> Information supplied
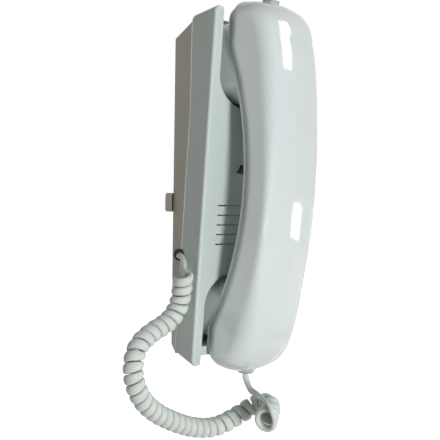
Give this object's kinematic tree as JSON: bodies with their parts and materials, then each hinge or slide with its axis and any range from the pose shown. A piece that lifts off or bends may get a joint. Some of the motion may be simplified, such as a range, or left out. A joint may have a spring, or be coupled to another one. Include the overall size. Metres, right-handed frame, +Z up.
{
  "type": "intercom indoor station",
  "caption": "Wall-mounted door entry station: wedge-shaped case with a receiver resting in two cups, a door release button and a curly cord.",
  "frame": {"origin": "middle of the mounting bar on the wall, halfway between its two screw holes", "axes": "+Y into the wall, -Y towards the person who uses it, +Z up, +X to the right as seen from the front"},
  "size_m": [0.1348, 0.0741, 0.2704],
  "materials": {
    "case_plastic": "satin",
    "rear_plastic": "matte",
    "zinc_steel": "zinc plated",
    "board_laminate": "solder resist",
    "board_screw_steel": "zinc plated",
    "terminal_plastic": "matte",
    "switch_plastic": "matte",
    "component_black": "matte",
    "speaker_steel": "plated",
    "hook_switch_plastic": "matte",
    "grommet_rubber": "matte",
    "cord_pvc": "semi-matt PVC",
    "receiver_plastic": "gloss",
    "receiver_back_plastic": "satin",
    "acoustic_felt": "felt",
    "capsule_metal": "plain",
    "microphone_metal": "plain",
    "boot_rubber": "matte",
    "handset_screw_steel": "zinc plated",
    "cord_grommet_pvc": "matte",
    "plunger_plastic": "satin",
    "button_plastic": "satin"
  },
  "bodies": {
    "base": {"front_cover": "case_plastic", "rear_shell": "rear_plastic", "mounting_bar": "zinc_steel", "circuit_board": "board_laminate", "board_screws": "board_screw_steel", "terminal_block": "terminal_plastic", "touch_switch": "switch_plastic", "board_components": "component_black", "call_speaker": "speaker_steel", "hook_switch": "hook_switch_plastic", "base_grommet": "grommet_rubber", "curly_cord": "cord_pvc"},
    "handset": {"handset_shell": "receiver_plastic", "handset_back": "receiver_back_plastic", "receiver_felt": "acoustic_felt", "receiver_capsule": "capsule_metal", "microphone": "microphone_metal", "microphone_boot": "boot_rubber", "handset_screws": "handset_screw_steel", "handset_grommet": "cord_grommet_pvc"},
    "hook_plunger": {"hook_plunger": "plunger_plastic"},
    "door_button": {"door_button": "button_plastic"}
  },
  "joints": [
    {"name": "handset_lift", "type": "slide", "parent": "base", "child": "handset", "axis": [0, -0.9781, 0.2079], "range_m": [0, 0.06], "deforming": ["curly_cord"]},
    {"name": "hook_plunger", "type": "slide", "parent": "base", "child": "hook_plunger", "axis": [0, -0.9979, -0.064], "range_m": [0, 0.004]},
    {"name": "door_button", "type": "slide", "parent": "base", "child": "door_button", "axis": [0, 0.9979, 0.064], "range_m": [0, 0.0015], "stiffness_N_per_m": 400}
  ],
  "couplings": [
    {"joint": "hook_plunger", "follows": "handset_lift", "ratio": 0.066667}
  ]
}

> Stated problem
Print the listing above in its entirety, with every line exact.

> Output of the exercise
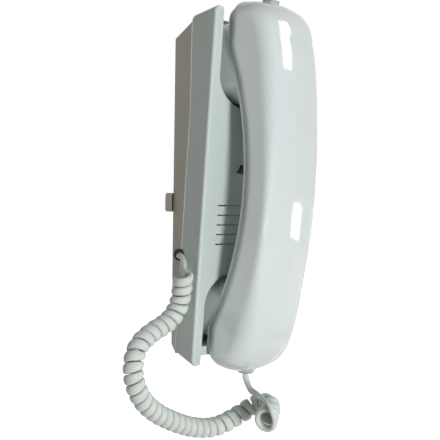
Give this object's kinematic tree as JSON: bodies with their parts and materials, then each hinge or slide with its axis and any range from the pose shown. A piece that lifts off or bends may get a joint. Some of the motion may be simplified, such as a range, or left out. A joint may have a spring, or be coupled to another one. Include the overall size. Metres, right-handed frame, +Z up.
{
  "type": "intercom indoor station",
  "caption": "Wall-mounted door entry station: wedge-shaped case with a receiver resting in two cups, a door release button and a curly cord.",
  "frame": {"origin": "middle of the mounting bar on the wall, halfway between its two screw holes", "axes": "+Y into the wall, -Y towards the person who uses it, +Z up, +X to the right as seen from the front"},
  "size_m": [0.1348, 0.0741, 0.2704],
  "materials": {
    "case_plastic": "satin",
    "rear_plastic": "matte",
    "zinc_steel": "zinc plated",
    "board_laminate": "solder resist",
    "board_screw_steel": "zinc plated",
    "terminal_plastic": "matte",
    "switch_plastic": "matte",
    "component_black": "matte",
    "speaker_steel": "plated",
    "hook_switch_plastic": "matte",
    "grommet_rubber": "matte",
    "cord_pvc": "semi-matt PVC",
    "receiver_plastic": "gloss",
    "receiver_back_plastic": "satin",
    "acoustic_felt": "felt",
    "capsule_metal": "plain",
    "microphone_metal": "plain",
    "boot_rubber": "matte",
    "handset_screw_steel": "zinc plated",
    "cord_grommet_pvc": "matte",
    "plunger_plastic": "satin",
    "button_plastic": "satin"
  },
  "bodies": {
    "base": {"front_cover": "case_plastic", "rear_shell": "rear_plastic", "mounting_bar": "zinc_steel", "circuit_board": "board_laminate", "board_screws": "board_screw_steel", "terminal_block": "terminal_plastic", "touch_switch": "switch_plastic", "board_components": "component_black", "call_speaker": "speaker_steel", "hook_switch": "hook_switch_plastic", "base_grommet": "grommet_rubber", "curly_cord": "cord_pvc"},
    "handset": {"handset_shell": "receiver_plastic", "handset_back": "receiver_back_plastic", "receiver_felt": "acoustic_felt", "receiver_capsule": "capsule_metal", "microphone": "microphone_metal", "microphone_boot": "boot_rubber", "handset_screws": "handset_screw_steel", "handset_grommet": "cord_grommet_pvc"},
    "hook_plunger": {"hook_plunger": "plunger_plastic"},
    "door_button": {"door_button": "button_plastic"}
  },
  "joints": [
    {"name": "handset_lift", "type": "slide", "parent": "base", "child": "handset", "axis": [0, -0.9781, 0.2079], "range_m": [0, 0.06], "deforming": ["curly_cord"]},
    {"name": "hook_plunger", "type": "slide", "parent": "base", "child": "hook_plunger", "axis": [0, -0.9979, -0.064], "range_m": [0, 0.004]},
    {"name": "door_button", "type": "slide", "parent": "base", "child": "door_button", "axis": [0, 0.9979, 0.064], "range_m": [0, 0.0015], "stiffness_N_per_m": 400}
  ],
  "couplings": [
    {"joint": "hook_plunger", "follows": "handset_lift", "ratio": 0.066667}
  ]
}